Monday, 29 of May 2017

Our standard meeting format

Once or twice a year, we take a vote to determine our future programme, including workshops and other writing activities according to demand. Following recent votes, many of our forthcoming meetings follow a meeting format which is split into two halves.

First half of the meeting: manuscript readings

During the first hour, writers can bring along their writing on the night to be read out to the group for instant feedback.

  • These works should be no more than two thousand words long (1500 is better!). Please do a word count before the meeting– we need to know how long it’ll take to read!
  • You don’t have to read it out yourself, or even reveal your identity, if you don’t wish to – if you bring along a clearly-printed copy of your work, we can arrange for someone else to read it out on your behalf.
  • You can bring along more than one manuscript to read out if you wish, but we will generally only allow someone to read a second manuscript if everyone else has already had a chance to read.

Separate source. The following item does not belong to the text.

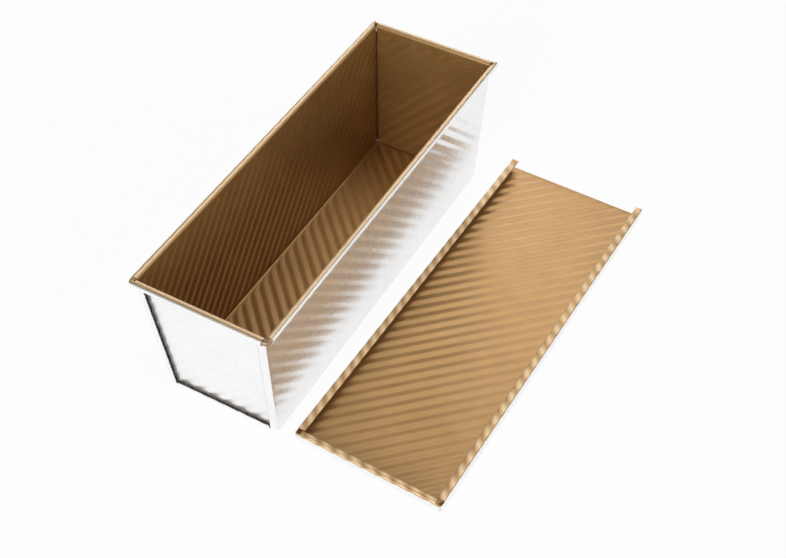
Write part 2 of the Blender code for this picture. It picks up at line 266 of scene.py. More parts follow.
def mapRange(tree, value, fromMin, fromMax, toMin, toMax, smooth=False):
    node = tree.nodes.new("ShaderNodeMapRange")
    if smooth:
        node.interpolation_type = "SMOOTHSTEP"
    tree.links.new(value, node.inputs["Value"])
    for label, number in zip(("From Min", "From Max", "To Min", "To Max"),
                             (fromMin, fromMax, toMin, toMax)):
        if isinstance(number, (int, float)):
            node.inputs[label].default_value = number
        else:
            tree.links.new(number, node.inputs[label])
    return node.outputs["Result"]


def mixColour(tree, factor, first, second):
    node = tree.nodes.new("ShaderNodeMix")
    node.data_type = "RGBA"
    for socket, value in ((node.inputs[0], factor), (node.inputs[6], first), (node.inputs[7], second)):
        if isinstance(value, (int, float)):
            socket.default_value = value
        elif isinstance(value, tuple):
            socket.default_value = (*value, 1.0)
        else:
            tree.links.new(value, socket)
    return node.outputs[2]


grain = {
    "speckle": 2600.0, "patches": 28.0, "depth": 0.05,        # noise scales, and the bump's share
    "speckleShare": 0.45, "patchShare": 0.55,
    "darkBelow": 0.36, "lightAbove": 0.64,
    "glossFrom": 0.3, "glossTo": 0.7, "smoother": -0.035, "rougher": 0.045,   # added to the roughness
}


def makeCoatingGrain():
    # the fine speckle of a sprayed and baked non-stick film, with broad uneven patches
    tree, given, result = newGroup(
        "coatingGrain",
        [("Dark", "NodeSocketColor", (0.3, 0.2, 0.1, 1)), ("Light", "NodeSocketColor", (0.6, 0.4, 0.2, 1)),
         ("Speckle", "NodeSocketFloat", grain["speckle"]), ("Patches", "NodeSocketFloat", grain["patches"]),
         ("Gloss", "NodeSocketFloat", 0.4), ("Depth", "NodeSocketFloat", grain["depth"])],
        [("Color", "NodeSocketColor"), ("Roughness", "NodeSocketFloat"), ("Height", "NodeSocketFloat")])
    place = tree.nodes.new("ShaderNodeTexCoord").outputs["Object"]
    speckle = addNoise(tree, place, given.outputs["Speckle"], detail=2.0, roughness=0.6)
    patches = addNoise(tree, place, given.outputs["Patches"], detail=4.0, roughness=0.55)
    blend = addMath(tree, "ADD", addMath(tree, "MULTIPLY", speckle, grain["speckleShare"]),
                    addMath(tree, "MULTIPLY", patches, grain["patchShare"]))
    share = mapRange(tree, blend, grain["darkBelow"], grain["lightAbove"], 0.0, 1.0)
    tree.links.new(mixColour(tree, share, given.outputs["Dark"], given.outputs["Light"]),
                   result.inputs["Color"])
    uneven = mapRange(tree, blend, grain["glossFrom"], grain["glossTo"], grain["smoother"], grain["rougher"])
    tree.links.new(addMath(tree, "ADD", given.outputs["Gloss"], uneven), result.inputs["Roughness"])
    tree.links.new(addMath(tree, "MULTIPLY", speckle, given.outputs["Depth"]), result.inputs["Height"])
    return tree


rolled = {
    "lineStretch": (1.0, 0.05, 1.0), "lines": 900.0, "lineDepth": 0.006,   # lines run along Y
    "dents": 60.0, "dentDepth": 0.3,
    "smears": 35.0, "brightBelow": 0.4, "dullAbove": 0.68,
    "glossFrom": 0.3, "glossTo": 0.7, "smoother": -0.02, "rougher": 0.03,
}


def makeRolledSteel():
    # bright coated steel: faint rolling lines along the sheet, small dents and smears
    tree, given, result = newGroup(
        "rolledSteel",
        [("Bright", "NodeSocketColor", (0.9, 0.9, 0.9, 1)), ("Dull", "NodeSocketColor", (0.7, 0.7, 0.7, 1)),
         ("Gloss", "NodeSocketFloat", 0.2), ("Dents", "NodeSocketFloat", rolled["dents"])],
        [("Color", "NodeSocketColor"), ("Roughness", "NodeSocketFloat"), ("Height", "NodeSocketFloat")])
    place = tree.nodes.new("ShaderNodeTexCoord").outputs["Object"]
    stretch = tree.nodes.new("ShaderNodeVectorMath")
    stretch.operation = "MULTIPLY"
    stretch.inputs[1].default_value = rolled["lineStretch"]
    tree.links.new(place, stretch.inputs[0])
    lines = addNoise(tree, stretch.outputs[0], rolled["lines"], roughness=0.6)
    dents = addNoise(tree, place, given.outputs["Dents"])
    smears = addNoise(tree, place, rolled["smears"], detail=2.5, roughness=0.55)
    share = mapRange(tree, smears, rolled["brightBelow"], rolled["dullAbove"], 0.0, 1.0)
    tree.links.new(mixColour(tree, share, given.outputs["Bright"], given.outputs["Dull"]),
                   result.inputs["Color"])
    uneven = mapRange(tree, smears, rolled["glossFrom"], rolled["glossTo"],
                      rolled["smoother"], rolled["rougher"])
    tree.links.new(addMath(tree, "ADD", given.outputs["Gloss"], uneven), result.inputs["Roughness"])
    height = addMath(tree, "ADD", addMath(tree, "MULTIPLY", lines, rolled["lineDepth"]),
                     addMath(tree, "MULTIPLY", dents, rolled["dentDepth"]))
    tree.links.new(height, result.inputs["Height"])
    return tree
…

Second half of the meeting: critique of works submitted in advance

The second hour of the meeting usually features in-depth critique of pieces of writing that members have submitted and read in advance of the meeting. This is done without revealing the identity of the authors: we have found that the convention of anonymity makes for more productive discussions (even though in some cases many people can guess who’s written what!). At the end of each session, the writers will be given the option to identify themselves if they so wish.

First come, first served

  • Writers can submit their works for critique at any time; they will generally be reviewed on a first-come, first-served basis (with specific exceptions relating to author absence).
  • Up to four manuscripts will be published in the password-protected members’-only section of our website for the group to read about a week before the meeting, and the group will be emailed links to download them.

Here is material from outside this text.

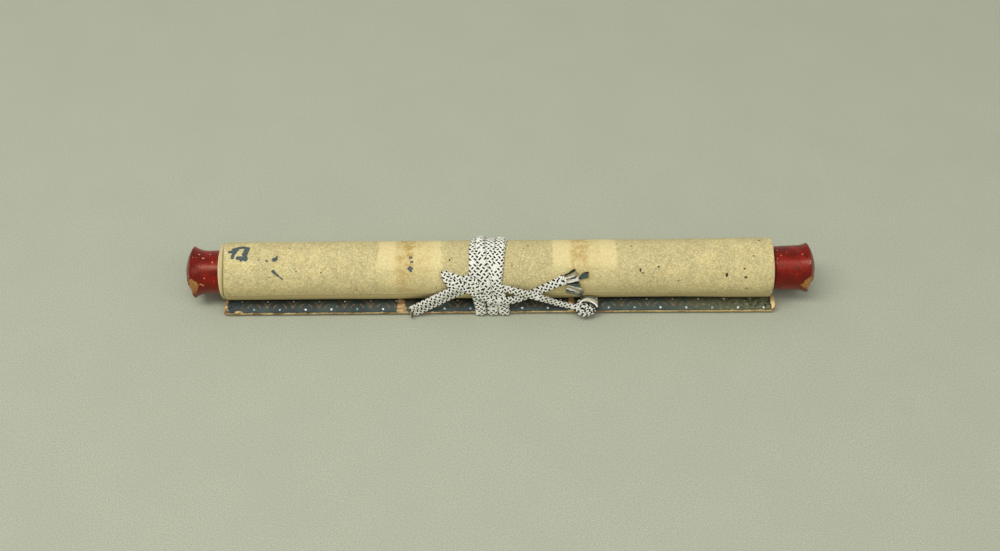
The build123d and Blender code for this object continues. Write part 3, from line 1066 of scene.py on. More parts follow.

Word limits and multiple submission

  • For consideration in this half of the meeting, manuscripts must be more than five hundred words long: anything shorter (poems, flash fiction) should be read in the first half instead (anonymously if preferred).
  • However, to avoid having five monstrously-long manuscripts to read all at once, there’ll be an upper word limit of five thousand words for two of the four slots in any given meeting. Two slots per meeting will be available for longer works up to fifteen thousand words long (although it’s still first-come, first-served if shorter works get there first; we hardly ever have both long slots filled). If you’ve got something more than fifteen thousand words long you want the group to critique, speak to the committee: we’re happy to arrange special review sessions outside the regular programme for novellas and novels.
  • Writers can only have one manuscript queued per meeting (although you can bring along something to read out in the first half even if you’ve submitted something for the second).
  • You can submit a manuscript comprising multiple shorter works (eg a collection of poems) if you wish, but the collection will be reviewed as a whole (ie we won’t allocate time for separate discussions of each specific poem in the collection), so this would generally only be appropriate for closely-related works.

Genre and content

  • You can submit any type of writing you wish. Most submissions tend to be prose fiction or short poems, but we’re open to all kinds of writing.
  • We generally reformat submissions into standard formats for distribution (eg we tend to bundle manuscripts together for people to download as ebooks). If your manuscript features unusual formatting or includes images, please be aware that we may need to adapt it slightly and it might take us longer to prepare – so please submit well in advance of the deadline if you want it reviewed at a specific meeting.
  • If your manuscript contains content that could get people in trouble if they downloaded it at work (‘rude’ words, i guess?), please let me know so that i can include a warning.
  • Please include a title (even if it’s just a working title) in the body of the document itself. It is also helpful to include a line or two of guidance about the kind of feedback you’re looking for, and/or the context of the piece (nothing too detailed, just the sort of information you could infer if you were glancing at the finished article in a bookshop).